Table 1. Base house and alternative house materials. (Unit cost as of October 2023.)

House	Specifications
	Material	Thickness	Life Duration	Unit Cost/m2
BH Wall	Concrete block and painting	10 cm	60 years	USD 20.04
Wall 1	Brick and sealant	10 cm	60 years	USD 19.23
Wall 2	Ecologic brick and sealant	15 cm	60 years	USD 26.81
Wall 3	Pine plank and varnish	18 mm	60 years	USD 56.00
Wall 4	Fir sandwich panel and varnish	30 mm	30 years	USD 56.34
Wall 5	Bamboo, borax, and linseed oil	700 mm	60 years	USD 23.54
Wall 6	Adobe and slaked lime	20 cm	60 years	USD 16.65
BH Floor	Ceramic tiles and mortar	11 mm	60 years	USD 17.65
Floor 1	Epoxy Paint	11 mm	3 years	USD 12.00
Floor 2	Laminate flooring	8 mm	20 years	USD 21.32
Floor 3	Bamboo plank	14 mm	60 years	USD 38.39
Floor 4	Granite tiles and mortar	15 mm	60 years	USD 16.73
Floor 5	Stone tiles and mortar	25 mm	60 years	USD 45.23
Floor 6	Terracotta tiles	17 mm	60 years	USD 15.07
Floor 7	Polyethylene board	5 mm	20 years	USD 10.67
Floor 8	Polyaluminium board	5 mm	20 years	USD 11.35
Floor 9	Tetrapack board	5 mm	20 years	USD 10.00
BH Roof	Galvalume	12.4 mm	40 years	USD 17.32
Roof 1	Wood teaks	27 mm	30 years	USD 54.70
Roof 2	Recycled cover	6 mm	20 years	USD 14.31
Roof 3	Clay tiles	17.5 mm	60 years	USD 43.69
Roof 4	Eternit cover	5.5 mm	30 years	USD 13.98

.

3.1.2. Alternative Houses

Selecting envelope materials as variable parameters was logical since these materials represent the second-largest volume in a house after structural materials. The structure remained a constant parameter given the need for precise structural design calculation, making alternative structural options less feasible. Variations in the AHs were achieved by treating the envelope assemblies—walls, floors, and roof—as variable parameters.

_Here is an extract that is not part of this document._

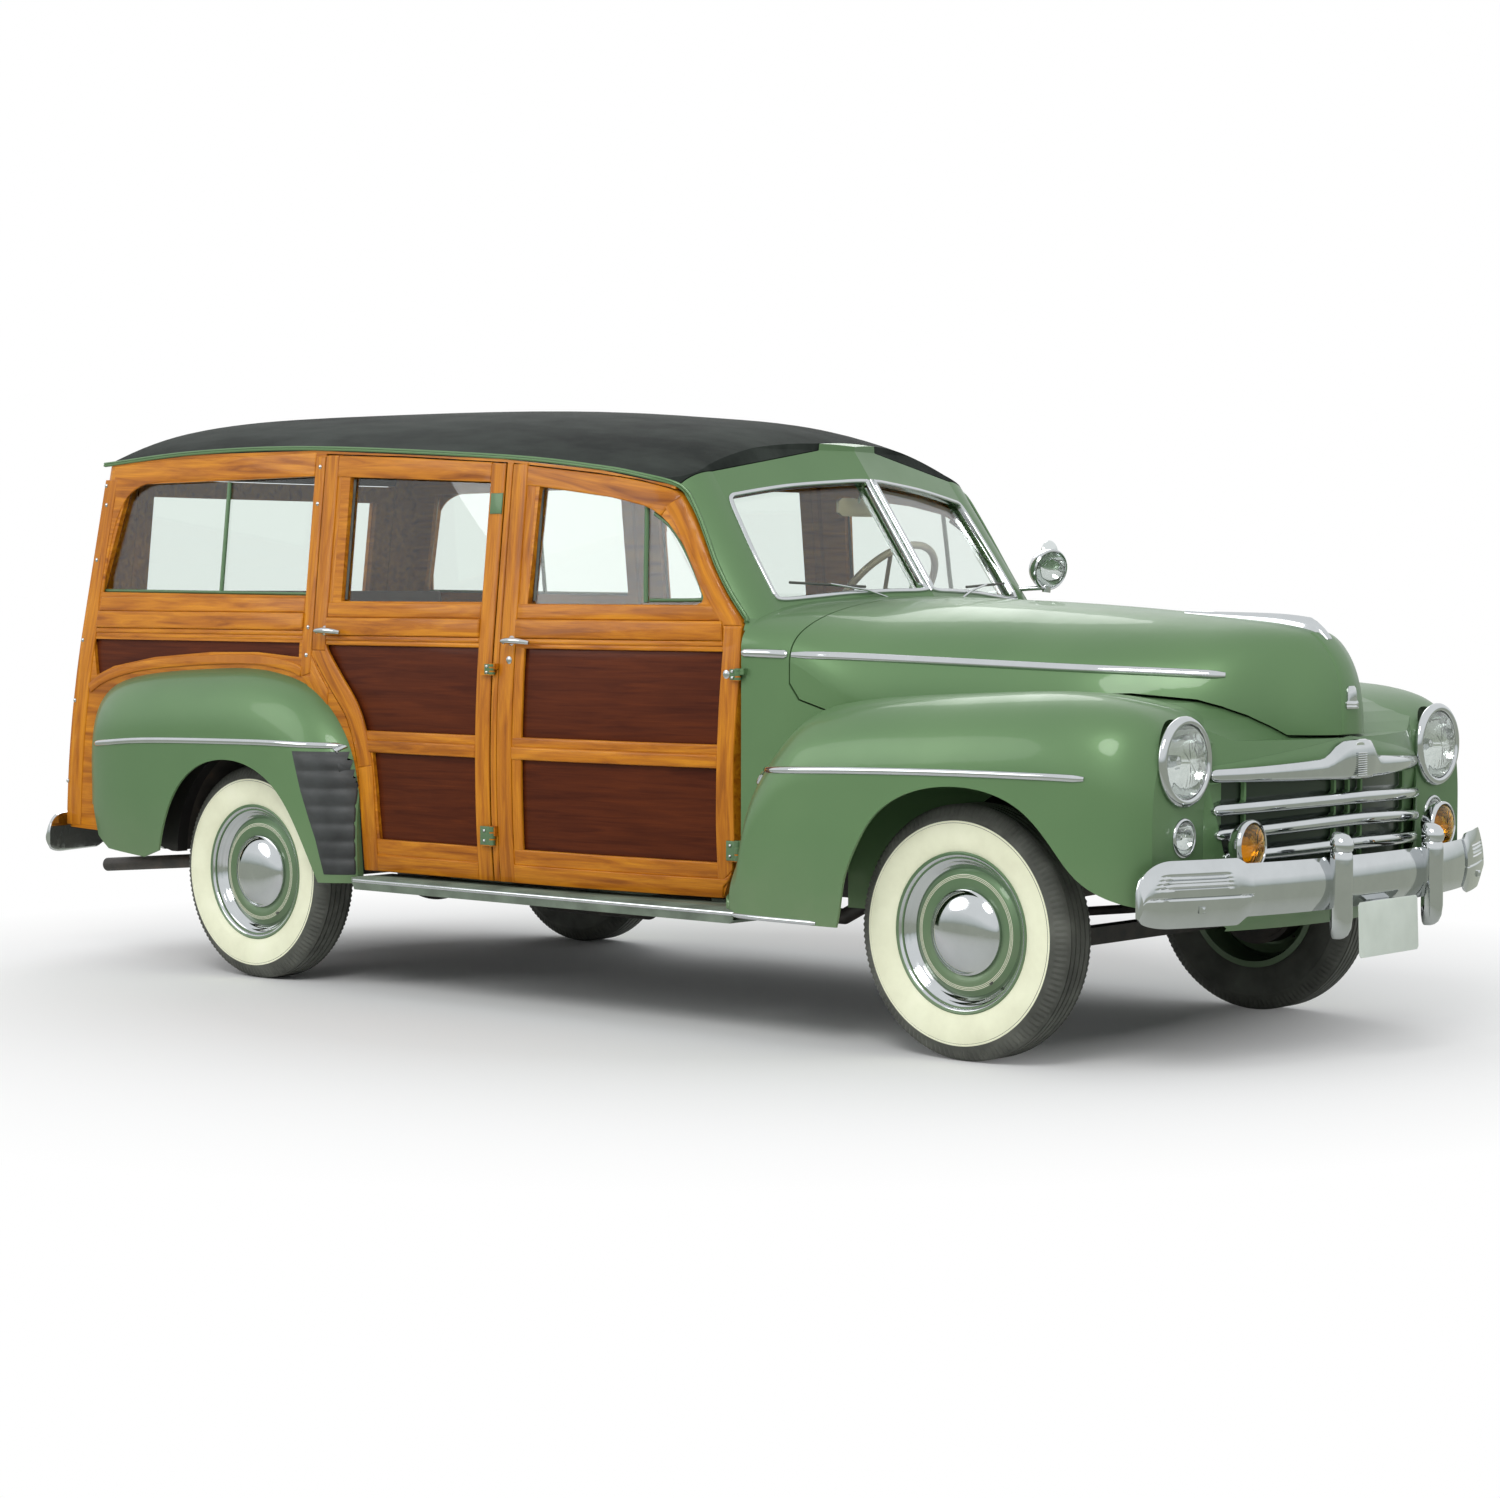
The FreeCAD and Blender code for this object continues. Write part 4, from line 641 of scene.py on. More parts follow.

A list of AHs (Table 1) was established after considering material availability in the Ecuadorian market while bearing in mind the climate and cost restrictions. The decision was also informed by empirical knowledge and a review of the literature on green building practices. Some materials, like plastic recycled brick, were not included because of their limited availability, despite being researched at some national universities [41,42]. To create the AHs, adjustments were made to the wall, floor, and roofing assemblies of the BH. Each iteration focused on altering one aspect of these assemblies at a time.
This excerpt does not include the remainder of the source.